[Records from a data collection]
# # # # #
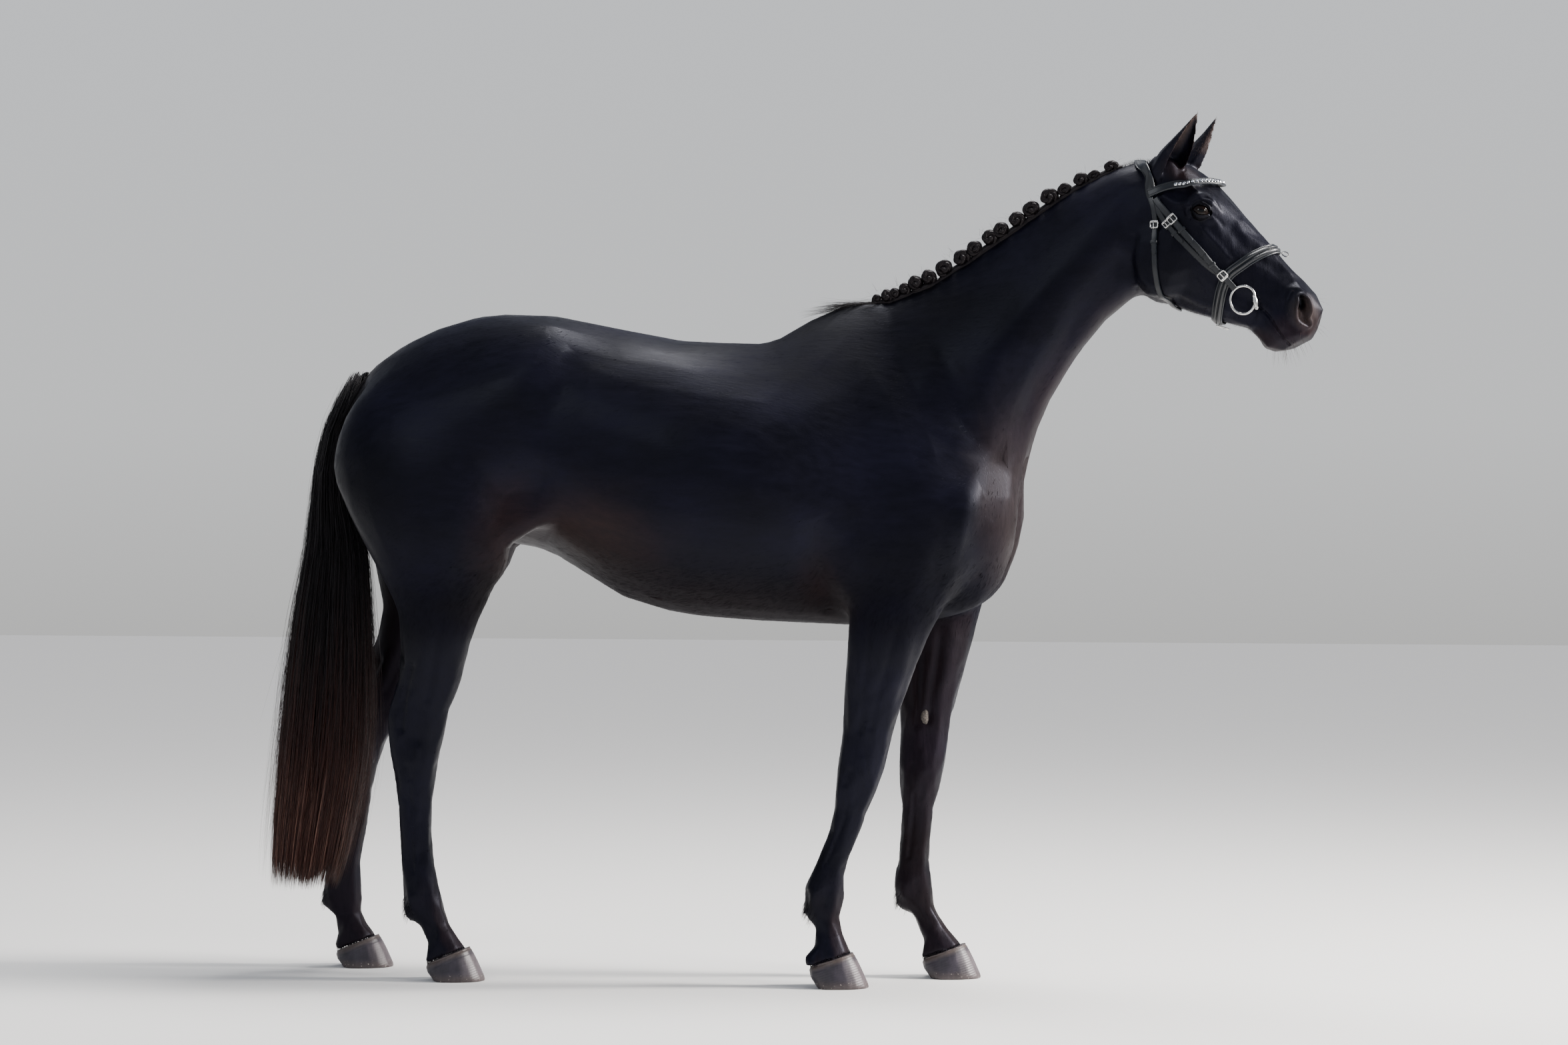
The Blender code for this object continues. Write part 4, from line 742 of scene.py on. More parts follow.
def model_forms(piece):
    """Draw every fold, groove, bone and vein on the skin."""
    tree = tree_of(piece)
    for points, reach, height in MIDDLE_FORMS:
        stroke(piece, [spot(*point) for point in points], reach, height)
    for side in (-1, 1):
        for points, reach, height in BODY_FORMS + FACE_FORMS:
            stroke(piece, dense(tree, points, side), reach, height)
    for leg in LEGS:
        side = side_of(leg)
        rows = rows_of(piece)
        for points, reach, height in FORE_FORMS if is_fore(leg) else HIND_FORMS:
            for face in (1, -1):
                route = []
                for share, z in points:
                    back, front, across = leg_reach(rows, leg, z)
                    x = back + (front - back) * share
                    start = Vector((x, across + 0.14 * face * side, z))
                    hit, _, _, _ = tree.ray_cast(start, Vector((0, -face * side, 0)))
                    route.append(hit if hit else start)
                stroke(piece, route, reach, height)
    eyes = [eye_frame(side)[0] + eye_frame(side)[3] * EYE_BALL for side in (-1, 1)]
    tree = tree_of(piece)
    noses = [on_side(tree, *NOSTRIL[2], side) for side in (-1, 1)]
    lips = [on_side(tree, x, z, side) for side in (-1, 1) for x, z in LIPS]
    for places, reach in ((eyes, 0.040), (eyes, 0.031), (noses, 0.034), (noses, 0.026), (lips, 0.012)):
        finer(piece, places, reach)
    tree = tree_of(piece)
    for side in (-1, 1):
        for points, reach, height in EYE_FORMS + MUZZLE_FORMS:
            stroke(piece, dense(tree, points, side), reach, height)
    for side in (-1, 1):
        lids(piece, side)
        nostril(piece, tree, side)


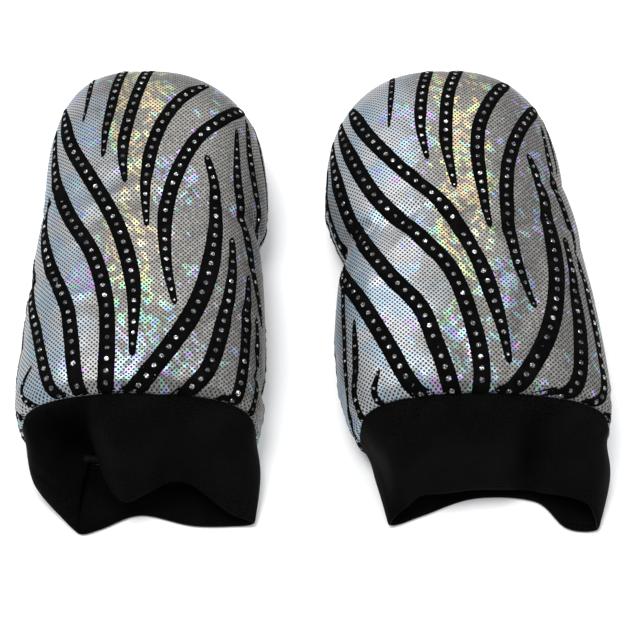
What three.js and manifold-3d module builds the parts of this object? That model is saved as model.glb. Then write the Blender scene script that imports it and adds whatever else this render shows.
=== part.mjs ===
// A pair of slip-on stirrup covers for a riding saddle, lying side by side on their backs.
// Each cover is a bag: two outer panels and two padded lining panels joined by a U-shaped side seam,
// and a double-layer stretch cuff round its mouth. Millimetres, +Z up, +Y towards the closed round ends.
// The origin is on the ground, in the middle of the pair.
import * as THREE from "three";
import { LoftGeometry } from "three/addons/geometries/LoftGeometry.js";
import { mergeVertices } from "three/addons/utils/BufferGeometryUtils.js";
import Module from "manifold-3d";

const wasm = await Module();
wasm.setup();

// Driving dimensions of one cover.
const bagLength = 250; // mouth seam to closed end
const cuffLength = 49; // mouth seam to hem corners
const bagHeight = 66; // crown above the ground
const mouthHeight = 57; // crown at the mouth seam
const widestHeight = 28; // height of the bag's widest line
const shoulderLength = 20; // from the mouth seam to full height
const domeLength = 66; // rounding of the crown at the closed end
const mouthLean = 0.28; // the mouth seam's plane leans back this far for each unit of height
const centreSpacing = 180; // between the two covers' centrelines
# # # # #
Written task> Copy every line of the listing containing the string "manifold".

Output for this exercise>
What three.js and manifold-3d module builds the parts of this object? That model is saved as model.glb. Then write the Blender scene script that imports it and adds whatever else this render shows.
import Module from "manifold-3d";